Nowadays it's becoming a freakish anomaly when a restaurant doesn't serve brunch. The latest acquisition for #TeamBrunch is Ada Street, my favorite in the very niche category of clandestine restaurants in industrial corridors. This is one place I'm accustomed to solely in the dark of night, so it's a bit of an adjustment to eat here in the light of day. Aside from being a lot more docile and leisurely than the twilight hours, Ada Street's brunch tends towards larger plates and more familiar flavors, albeit ones jazzed up with chef Zoe Schor's intrinsic verve for modernity. It's just the contemporary boost brunch needs.
The preeminent example of Schor's dexterous whimsy is her corned beef hash Scotch egg ($9). Basically it's a Scotch egg breaded in corned beef and potato flakes and deep-fried in gluttonous dreams. It's pub grub meets breakfast diner, and it encapsulates everything Ada Street's brunch menu is all about, updating classic flavors without bastardizing them. That's a tough thing to execute well. Although sheathed in a thick blanket of corned beef and potatoes, the Scotch egg is lighter than typical variations, with the fluffy potatoes serving to mellow it out a bit. They're fried perfectly, leaving a whisper-thin layer of crunch on the patina that gives way to creamy, beefy innards, and a tender egg nucleus with a lush gelatinous yolk. Quite possibly this is the best breakfast food known to man.
Another great example of Schor's classic-meets-contemporary brunch stylings is the BL(fg)T ($10), an a.m. riff on a good ol' fashioned BLT, pimped out with a handful of novel additions. All the requisites are in place on a sturdy, flour-y potato bun, with crispy strips of bacon, romaine lettuce, and in lieu of standard tomatoes, fried green ones, giving the sandwich a charming Southern twang. Compounded with the crispy bacon and lettuce, this is probably the crispiest thing since Shake N Bake. There's also a smear of Ninja Turtle-green avocado crema and a fried egg, both of which weirdly get lost amidst the savorous flurry. It's a mess to eat, and exceedingly decadent, but an inventive riff on the breakfast sandwich formula.

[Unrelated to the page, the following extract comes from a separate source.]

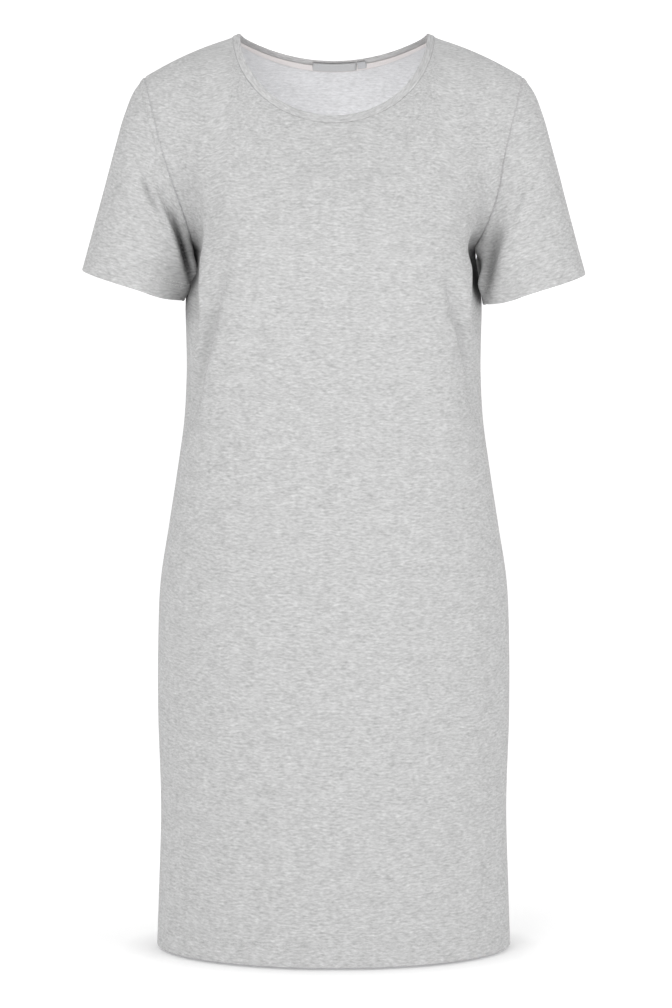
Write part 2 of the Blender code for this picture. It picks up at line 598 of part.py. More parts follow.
def build_dress():
    clear_scene()
    collection = bpy.data.collections.new("t_shirt_dress")
    bpy.context.scene.collection.children.link(collection)
    jersey, tape_cloth, label_cloth = (cloth_material(cloth) for cloth in (JERSEY, TAPE, LABEL))

    walls = dress_walls()
    neck = (walls["back"], walls["band"])
    behind_tape = TRIM_GAP + TRIM_WALL + GAP
    tape_half = NECK_HALF_WIDTH + TAPE_PAST_NECK
    main_label_end = MAIN_LABEL_RIGHT_END + MAIN_LABEL_WIDTH
    size_label_start = main_label_end + LABEL_SPACING
    size_label_end = size_label_start + SIZE_LABEL_WIDTH
    tape = neck_strip(*neck, -tape_half, tape_half, TAPE_ON_BAND, TAPE_ON_BACK, TRIM_GAP)
    main_label = neck_strip(
        *neck, MAIN_LABEL_RIGHT_END, main_label_end, LABEL_ON_BAND, LABEL_ON_BACK, behind_tape
    )
    size_label = neck_strip(
        *neck, size_label_start, size_label_end, LABEL_ON_BAND, SIZE_LABEL_ON_BACK, behind_tape
    )
    pieces = [
        cloth_wall("front_panel", walls["front"], jersey),
        cloth_wall("back_panel", walls["back"], jersey),
        cloth_wall("sleeve_right", walls["right"], jersey, closed=True),
        cloth_wall("sleeve_left", walls["left"], jersey, closed=True),
        cloth_wall("neckband", walls["band"], jersey, closed=True),
        cloth_wall("neck_tape", tape, tape_cloth),
        cloth_wall("main_label", main_label, label_cloth),
        cloth_wall("size_label", size_label, label_cloth),
    ]
    for piece in pieces:
        collection.objects.link(piece)
    return pieces


build_dress()
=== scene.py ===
# %% [markdown]
# # A heather-grey t-shirt dress, as sewn cloth
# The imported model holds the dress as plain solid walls: front, back, two sleeves, a neckband, a tape and
# two labels. This notebook makes each of them again as fine, thin cloth on the same form. It adds what
# makes cloth look like cloth: small creases, rolled seams, turned-up hems, stitches and knitted yarn.
# Every length is in metres, +Z is up and the front of the dress faces -Y.

# %% Load the plain model
import math
from collections import namedtuple

import bmesh
import bpy
import numpy as np
from mathutils import Matrix, Vector


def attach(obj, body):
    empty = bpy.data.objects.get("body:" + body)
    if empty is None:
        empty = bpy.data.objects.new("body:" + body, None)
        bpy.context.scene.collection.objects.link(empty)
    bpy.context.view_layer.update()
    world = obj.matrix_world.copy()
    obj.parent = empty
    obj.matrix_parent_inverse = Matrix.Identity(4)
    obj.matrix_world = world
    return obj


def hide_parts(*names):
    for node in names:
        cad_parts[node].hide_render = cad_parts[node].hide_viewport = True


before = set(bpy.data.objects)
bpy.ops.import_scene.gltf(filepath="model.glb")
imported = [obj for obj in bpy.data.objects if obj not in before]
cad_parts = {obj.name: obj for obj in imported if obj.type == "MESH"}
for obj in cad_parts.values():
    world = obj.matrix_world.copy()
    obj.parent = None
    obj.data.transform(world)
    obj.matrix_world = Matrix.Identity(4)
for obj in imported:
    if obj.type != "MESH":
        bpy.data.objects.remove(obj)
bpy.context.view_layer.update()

MM = 0.001
print("pieces in the plain model:", sorted(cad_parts))

# %% [markdown]
# ## The view
# A product shot of a dress is taken from well back with a long lens, so that the skirt and the shoulders
# are seen nearly level. The camera stands at the height of the neck, 4.5 m away, and tips down a little
# to centre the dress. Here the lens is worked out from the height of the sensor, not guessed.

# %% Placing an object
def add_object(name, data):
    placed = bpy.data.objects.new(name, data)
    bpy.context.scene.collection.objects.link(placed)
    return placed


# %% Camera
CAMERA_DISTANCE = 4.5
CAMERA_HEIGHT = 6 * MM
CAMERA_RIGHT = 2.4 * MM
CAMERA_TIP = 6.17            # degrees down from level
SENSOR_HEIGHT = 36.0         # millimetres, as camera makers state it
PICTURE_HEIGHTS_AWAY = 4387 / 1008   # the lens's distance, in picture heights

camera_data = bpy.data.cameras.new("camera")
camera_data.sensor_fit = "VERTICAL"
camera_data.sensor_height = SENSOR_HEIGHT
camera_data.lens = SENSOR_HEIGHT * PICTURE_HEIGHTS_AWAY
camera = add_object("camera", camera_data)
camera.location = (CAMERA_RIGHT, -CAMERA_DISTANCE, CAMERA_HEIGHT)
camera.rotation_euler = (math.radians(90 - CAMERA_TIP), 0, 0)
bpy.context.scene.camera = camera
print("lens, mm:", round(camera_data.lens, 1))

# %% [markdown]
# ## A pale floor that becomes a wall
# Studios use one wide sheet of paper that curves up behind the subject, so no horizon shows. In Blender
# this is a strip that is extruded backwards and then spun upwards through a quarter turn.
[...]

For "dessert," it doesn't get any richer than the pretzel bread pudding ($9). Those averse to sweet or salty flavors at all should sign a waver, because this thing is a flavor grenade. Served in mini skillets, the bread pudding is dense, gooey, and over-the-top in all the wrong ways that feel so right. It tastes like someone chopped up a bunch of Auntie Anne's most buttery, salty pretzels and baked them together in a treacly custard. The whole thing is crowned with a whopping dome of maple whipped cream and sprinkled with an ample dosage of crackly bacon morsels, just to remind you this is brunch. This is not for the faint of heart.
Be it corned beef hash, an egg sandwich, or the classic combo of bacon and maple, Ada Street's new brunch menu is brimming with novel iterations of morning staples. It's rare to stumble upon a brunch menu as invigorating as this one, elevating classic ideas without completely abandoning their original integrity.